Privacy-First by Design
Student data privacy is at the heart of SB 820. Jamf's approach to privacy aligns directly with this expectation:
- Built on Apple's privacy-focused architecture, which minimizes data collection by default
- Transparent monitoring controls that respect student privacy while giving districts visibility
- Privacy modes within Jamf Safe Internet that limit data exposure
Schools need technology that protects student privacy — not just in policy, but in practice.

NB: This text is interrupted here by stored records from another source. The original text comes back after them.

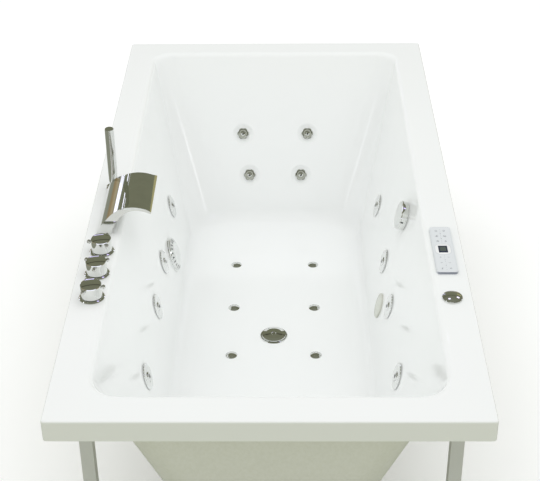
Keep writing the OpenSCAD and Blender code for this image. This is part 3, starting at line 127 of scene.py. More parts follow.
# Light that the world sends by the height of its direction, and what mirrors see there
LIGHT_RAMP = [
    (0.0, (0.43, 0.455, 0.26)),
    (0.25, (0.78, 0.79, 0.77)),
    (1.0, (0.88, 0.88, 0.89)),
]
MIRRORED_RAMP = [
    (0.0, (0.38, 0.30, 0.18)),
    (0.06, (0.42, 0.37, 0.25)),
    (0.12, (0.30, 0.26, 0.16)),
    (0.14, (1.5, 1.5, 1.75)),
    (0.235, (1.5, 1.5, 1.75)),
    (0.25, (0.20, 0.21, 0.14)),
    (0.60, (0.18, 0.185, 0.125)),
    (0.61, (0.07, 0.07, 0.05)),
    (0.63, (0.07, 0.07, 0.05)),
    (0.64, (0.18, 0.185, 0.125)),
    (1.0, (0.22, 0.23, 0.18)),
]
BACKDROP = (0.93, 0.94, 0.93)
# Panels that only mirrors see: low and high corner of a box of directions, and the glow
MIRRORED_PANELS = [
    ((-0.45, -1.0, 0.50), (0.14, -0.50, 0.72), (0.80, 0.81, 0.78)),
    ((-0.32, 0.5, 0.335), (-0.12, 1.0, 0.370), (1.05, 0.97, 1.5)),
    ((-0.388, 0.8, 0.33), (-0.374, 0.9, 0.40), (1.8, 1.8, 2.1)),
    ((-0.345, 0.8, 0.38), (-0.337, 0.9, 0.42), (1.2, 1.2, 1.4)),
    ((0.30, 0.8, 0.20), (0.46, 0.95, 0.41), (0.42, 0.39, 0.20)),
    ((0.40, -0.08, 0.80), (0.56, 0.12, 0.95), (1.1, 0.95, 1.6)),
    ((-0.12, 0.80, 0.05), (0.50, 1.0, 0.26), (0.20, 0.21, 0.14)),
    ((0.75, -0.26, 0.52), (0.81, -0.16, 0.62), (4.5, 4.5, 4.7)),
    ((-0.81, -0.26, 0.52), (-0.75, -0.16, 0.62), (2.7, 2.7, 2.8)),
]
# Lamps that light what isn't a mirror: name, place, target, size, power and colour
SOFT_LAMPS = [
    ("overhead", (0, 0.2, 3.4), (0, 0, 0.3), (3.0, 3.4), 20.0, (1.0, 1.0, 0.99)),
    ("basin_fill", (0, -0.2, 0.63), (0, -0.2, 0.0), (0.55, 1.0), 0.16, (1.0, 1.0, 1.0)),
]
# Small lamps close to the air control that only mirrors see: place and size
GLINT_LAMPS = [
    ((0.3795, -0.3955, 0.783), 0.028),
    ((0.5135, -0.3310, 0.770), 0.038),
]
# Power of a glint lamp for each square metre and each unit of pi, and the lamps' colour
GLINT_GLOW = 2.2
GLINT_COLOUR = (0.82, 0.74, 1.0)
# Paler walls of the studio to the left and right: box of directions as above, and the light
SIDE_WALLS = [
    ((-1.0, -0.7, -0.2), (-0.6, 0.8, 0.3), (0.91, 0.92, 0.90)),
    ((0.6, -0.7, -0.2), (1.0, 0.8, 0.3), (0.91, 0.92, 0.90)),
]
FLOOR_SIZE = 40
# Distances from the middle between which the mirrored floor changes its tone
FLOOR_FADE = (4.5, 7.0)


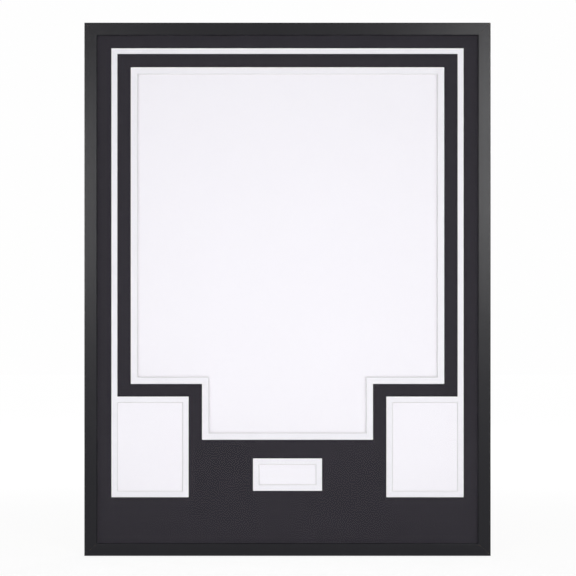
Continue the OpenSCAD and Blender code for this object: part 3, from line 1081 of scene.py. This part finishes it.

Jamf + Identity Automation: A Complete Compliance Story
Together, Jamf and Identity Automation address every major dimension of SB 820 compliance:
| SB 820 Requirement | Identity Automation | Jamf |
| Secure district cyber infrastructure | Trusted identity management | Endpoint protection, security baselines, Safe Internet filtering |
| Cybersecurity risk assessment & mitigation | MFA, adaptive authentication | Threat monitoring, managed device configurations |
| Protect student data | Identity governance, role-based access control | Privacy-first architecture, transparent monitoring |
| Accountability & audit readiness | Automated provisioning/deprovisioning logs | Automated enrollment, configuration reporting |
| Breach response readiness | Immediate access revocation, audit trails | Threat detection and alerting |
Protecting learning environments requires both trusted devices and trusted identities.
Built for Education. Ready for What's Coming.

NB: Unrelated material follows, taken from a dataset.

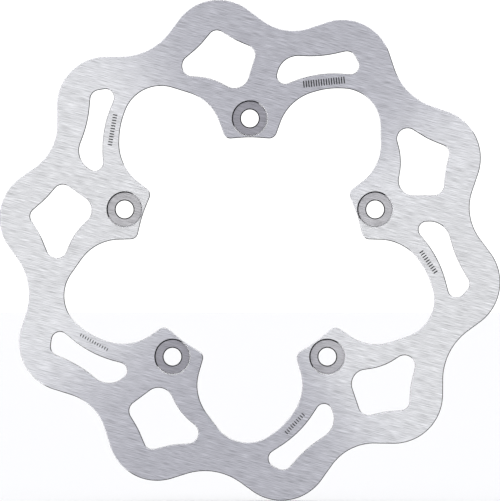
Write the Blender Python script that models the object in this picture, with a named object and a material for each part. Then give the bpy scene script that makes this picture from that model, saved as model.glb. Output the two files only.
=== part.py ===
"""Fixed wave brake disc for a light motorcycle or scooter: one flat plate of ground stainless steel.

The disc stands on edge, as it does on the wheel. The origin is the centre of the plate, the spin
axis is the Y axis, and the first lug points straight up, along +Z. The outer face, which has the
counterbored bolt holes, looks along -Y. The back face, which seats on the wheel hub, looks along +Y.

Sizes are in millimetres and degrees. The finished mesh is then scaled to metres.
"""

from collections import namedtuple
from math import acos, atan2, ceil, cos, hypot, pi, radians, sin

import bmesh
import bpy

MM = 0.001

# Driving dimensions
LUGS = 5
THICKNESS = 4.0
BOLT_CIRCLE_DIAMETER = 125.0
BOLT_HOLE_DIAMETER = 8.4
BOLT_HOLE_CHAMFER = 0.5
COUNTERBORE_DIAMETER = 16.0
COUNTERBORE_DEPTH = 1.0
COUNTERBORE_CHAMFER = 0.6
HUB_SPIGOT_DIAMETER = 107.0
EDGE_BREAK = 0.35

# How the plate sits in its frame
FIRST_LUG_ANGLE = 90.0
FRONT_Y = -THICKNESS / 2

# How finely curves are cut into straight facets
FACET_SAG = 0.05
HOLE_SIDES = 32
SHARP_ANGLE = radians(30)

# Steel
STEEL_COLOUR = (0.56, 0.565, 0.60, 1.0)
STEEL_ROUGHNESS = 0.38

SECTOR = 360.0 / LUGS

# Every outline is a belt pulled round a ring of circular arcs, in counterclockwise order as the front
# face is seen. Each arc has its centre at a reach from the disc's centre and an angle from its lug's
# centre line, and its own radius. The belt runs straight from one arc to the next. It passes outside
# an OUT arc, which makes a lobe or a rounded corner, and inside an IN arc, which makes a dip.
Arc = namedtuple("Arc", "reach angle radius side")
OUT = 1
IN = -1

# The rim has two lobes and two dips for each lug. The dip beside the lug is the deeper one.
RIM = [
    Arc(130.2, -9.1, 24.4, IN),
    Arc(96.6, 8.9, 23.4, OUT),
    Arc(135.2, 26.9, 28.7, IN),
    Arc(96.6, 44.9, 23.4, OUT),
]

# The central opening follows the hub's spigot along each lug's tip, turns the lug's two corners, and
# swells into a wide bay between one lug and the next.
CENTRAL_OPENING = [
    Arc(0.0, 0.0, HUB_SPIGOT_DIAMETER / 2, OUT),
    Arc(57.2, 9.3, 3.5, IN),
    Arc(64.2, 33.4, 22.0, OUT),
    Arc(73.2, 35.2, 18.1, OUT),
    Arc(57.2, 25.1, 37.7, OUT),
    Arc(63.9, 37.5, 23.1, OUT),
    Arc(57.5, 62.9, 3.8, IN),
]

# The four-cornered window outboard of each lug. One of its sides is straight.
LUG_WINDOW = [
    Arc(92.6, 1.5, 4.8, OUT),
    Arc(136.5, -4.9, 40.7, IN),
    Arc(101.4, 8.9, 4.1, OUT),
    Arc(132.5, 22.2, 36.7, IN),
    Arc(91.6, 17.2, 5.0, OUT),
    Arc(59.6, 26.5, 29.1, IN),
    Arc(84.2, 5.0, 6.9, OUT),
]

# The long curved slot between the rim and each bay.
BAY_SLOT = [
    Arc(99.7, -28.6, 4.0, OUT),
    Arc(100.9, -27.1, 4.5, OUT),
    Arc(151.6, -10.9, 56.9, IN),
    Arc(85.3, -15.6, 10.0, OUT),
    Arc(84.4, -11.4, 3.8, OUT),
    Arc(51.2, -51.2, 51.8, IN),
]


def on_sector(arcs, sector):
    """The arcs of one lug's sector, turned into place round the disc."""
    turn = FIRST_LUG_ANGLE + sector * SECTOR
    return [arc._replace(angle=arc.angle + turn) for arc in arcs]


def all_round(arcs):
    """One closed ring of arcs that repeats a sector's arcs at every lug."""
    return [arc for sector in range(LUGS) for arc in on_sector(arcs, sector)]


def centre_of(arc):
    """An arc's centre in the plane of the disc, as (across, up)."""
    return arc.reach * cos(radians(arc.angle)), arc.reach * sin(radians(arc.angle))


def belt_normal(arc, following):
    """The direction, in radians, of the left-hand normal of the straight run between two arcs."""
    (x, y), (next_x, next_y) = centre_of(arc), centre_of(following)
    span = hypot(next_x - x, next_y - y)
    step = following.side * following.radius - arc.side * arc.radius
    return atan2(next_y - y, next_x - x) + acos(step / span)


def belt(arcs, swell):
    """The points of the closed outline round the arcs, as (across, up), swollen outwards by a margin.

    Outlines with different margins have the same number of points, in the same order.
    """
    normals = [belt_normal(arc, arcs[(i + 1) % len(arcs)]) for i, arc in enumerate(arcs)]
    points = []
    for i, arc in enumerate(arcs):
        x, y = centre_of(arc)
        start = normals[i - 1]
        sweep = (normals[i] - start) % (2 * pi)
        if arc.side == IN:
            sweep -= 2 * pi
        facets = ceil(abs(sweep) / (2 * acos(1 - FACET_SAG / arc.radius)))
        bulge = arc.side * arc.radius + swell
        for k in range(facets + 1):
            angle = start + sweep * k / facets
            points.append((x - bulge * cos(angle), y - bulge * sin(angle)))
    return points


def circle(diameter, sector):
    """A round outline centred on a lug's bolt hole, as (across, up)."""
    x, y = centre_of(Arc(BOLT_CIRCLE_DIAMETER / 2, FIRST_LUG_ANGLE + sector * SECTOR, 0, OUT))
    angles = [2 * pi * k / HOLE_SIDES for k in range(HOLE_SIDES)]
    return [(x + diameter / 2 * cos(a), y + diameter / 2 * sin(a)) for a in angles]


def add_ring(mesh, outline, depth):
    """Vertices along an outline, at a depth behind the front face."""
    y = FRONT_Y + depth
    return [mesh.verts.new((across, y, up)) for across, up in outline]


def add_wall(mesh, ring, other):
    """Quads between two rings that have the same number of vertices."""
    for i in range(len(ring)):
        mesh.faces.new((ring[i - 1], ring[i], other[i], other[i - 1]))


def add_face(mesh, rings):
    """One flat face of the plate, bounded by the rim's ring and pierced by all the others."""
    edges = [mesh.edges.get((ring[i - 1], ring[i])) for ring in rings for i in range(len(ring))]
    bmesh.ops.triangle_fill(mesh, edges=edges, use_beauty=True)


def add_walls(mesh, outlines_and_depths):
    """The walls through a stack of outlines. Returns the ring in the front face and that in the back."""
    rings = [add_ring(mesh, outline, depth) for outline, depth in outlines_and_depths]
    for ring, deeper in zip(rings, rings[1:]):
        add_wall(mesh, ring, deeper)
    return rings[0], rings[-1]


def add_profile_cut(mesh, arcs, edge_swell):
    """A wall straight through the plate, with both of its edges broken."""
    edge = belt(arcs, edge_swell)
    wall = belt(arcs, 0.0)
    return add_walls(mesh, [
        (edge, 0.0),
        (wall, EDGE_BREAK),
        (wall, THICKNESS - EDGE_BREAK),
        (edge, THICKNESS),
    ])


def add_bolt_hole(mesh, sector):
    """A counterbored hole, chamfered at the counterbore's mouth and at both ends of the hole."""
    mouth = circle(COUNTERBORE_DIAMETER + 2 * COUNTERBORE_CHAMFER, sector)
    counterbore = circle(COUNTERBORE_DIAMETER, sector)
    hole_edge = circle(BOLT_HOLE_DIAMETER + 2 * BOLT_HOLE_CHAMFER, sector)
    hole = circle(BOLT_HOLE_DIAMETER, sector)
    return add_walls(mesh, [
        (mouth, 0.0),
        (counterbore, COUNTERBORE_CHAMFER),
        (counterbore, COUNTERBORE_DEPTH),
        (hole_edge, COUNTERBORE_DEPTH),
        (hole, COUNTERBORE_DEPTH + BOLT_HOLE_CHAMFER),
        (hole, THICKNESS - BOLT_HOLE_CHAMFER),
        (hole_edge, THICKNESS),
    ])


def disc_mesh():
    """The whole plate as one closed mesh."""
    mesh = bmesh.new()
    cuts = [
        add_profile_cut(mesh, all_round(RIM), -EDGE_BREAK),
        add_profile_cut(mesh, all_round(CENTRAL_OPENING), EDGE_BREAK),
    ]
    for sector in range(LUGS):
        cuts.append(add_profile_cut(mesh, on_sector(LUG_WINDOW, sector), EDGE_BREAK))
        cuts.append(add_profile_cut(mesh, on_sector(BAY_SLOT, sector), EDGE_BREAK))
        cuts.append(add_bolt_hole(mesh, sector))
    add_face(mesh, [front for front, back in cuts])
    add_face(mesh, [back for front, back in cuts])
    bmesh.ops.recalc_face_normals(mesh, faces=mesh.faces)
    bmesh.ops.scale(mesh, vec=(MM, MM, MM), verts=mesh.verts)
    data = bpy.data.meshes.new("brake_disc")
    mesh.to_mesh(data)
    mesh.free()
    data.shade_smooth()
    data.set_sharp_from_angle(angle=SHARP_ANGLE)
    return data


def steel():
    """Ground stainless steel."""
    material = bpy.data.materials.new("ground_steel")
    material.use_nodes = True
    shader = material.node_tree.nodes["Principled BSDF"]
    shader.inputs["Base Color"].default_value = STEEL_COLOUR
    shader.inputs["Roughness"].default_value = STEEL_ROUGHNESS
    shader.inputs["Metallic"].default_value = 1.0
    return material


def main():
    for old in list(bpy.data.objects):
        bpy.data.objects.remove(old)
    data = disc_mesh()
    data.materials.append(steel())
    disc = bpy.data.objects.new("brake_disc", data)
    bpy.context.scene.collection.objects.link(disc)


main()
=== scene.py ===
"""Looks of a wave brake disc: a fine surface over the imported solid, its steel finishes, and a plain studio.

The disc stands on edge in the frame. Its spin axis is Y, its outer face looks along -Y and its first
lug points up. Outlines are drawn as (across, up) in millimetres, as the outer face is seen, and the
finished mesh is scaled to metres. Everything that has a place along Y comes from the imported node's box.
"""

from collections import namedtuple
from math import acos, atan2, ceil, cos, hypot, pi, radians, sin

import bmesh
import bpy
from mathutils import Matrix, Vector
from mathutils.geometry import delaunay_2d_cdt


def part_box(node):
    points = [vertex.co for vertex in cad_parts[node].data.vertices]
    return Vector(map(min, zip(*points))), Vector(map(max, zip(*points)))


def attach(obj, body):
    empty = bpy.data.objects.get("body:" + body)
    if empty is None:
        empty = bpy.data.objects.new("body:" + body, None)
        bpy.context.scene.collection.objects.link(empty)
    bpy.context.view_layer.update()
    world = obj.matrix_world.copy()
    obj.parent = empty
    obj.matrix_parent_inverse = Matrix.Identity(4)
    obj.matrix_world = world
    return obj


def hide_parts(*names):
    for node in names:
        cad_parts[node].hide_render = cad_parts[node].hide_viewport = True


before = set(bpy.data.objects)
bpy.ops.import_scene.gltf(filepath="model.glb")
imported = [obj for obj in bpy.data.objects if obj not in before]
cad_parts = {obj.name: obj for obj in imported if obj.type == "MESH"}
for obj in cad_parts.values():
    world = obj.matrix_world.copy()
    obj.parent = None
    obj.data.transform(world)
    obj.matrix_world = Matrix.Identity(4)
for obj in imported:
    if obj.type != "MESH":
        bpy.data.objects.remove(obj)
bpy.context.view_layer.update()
disc_low, disc_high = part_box("brake_disc")

MM = 0.001
FRONT_Y = disc_low.y / MM
THICKNESS = (disc_high.y - disc_low.y) / MM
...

SB 820 is part of a broader national trend. Across the U.S., policymakers are raising expectations around cybersecurity, student privacy, and technology accountability in schools. Texas districts that build a strong compliance foundation today will be better positioned for whatever comes next.
Identity Automation and Jamf help institutions deploy education technology with purpose, ensuring student data is protected, access to systems is governed through trusted identity management, and devices are secure. Together, they give Texas school districts the tools to meet SB 820 requirements today and build a more resilient, accountable technology program for the future.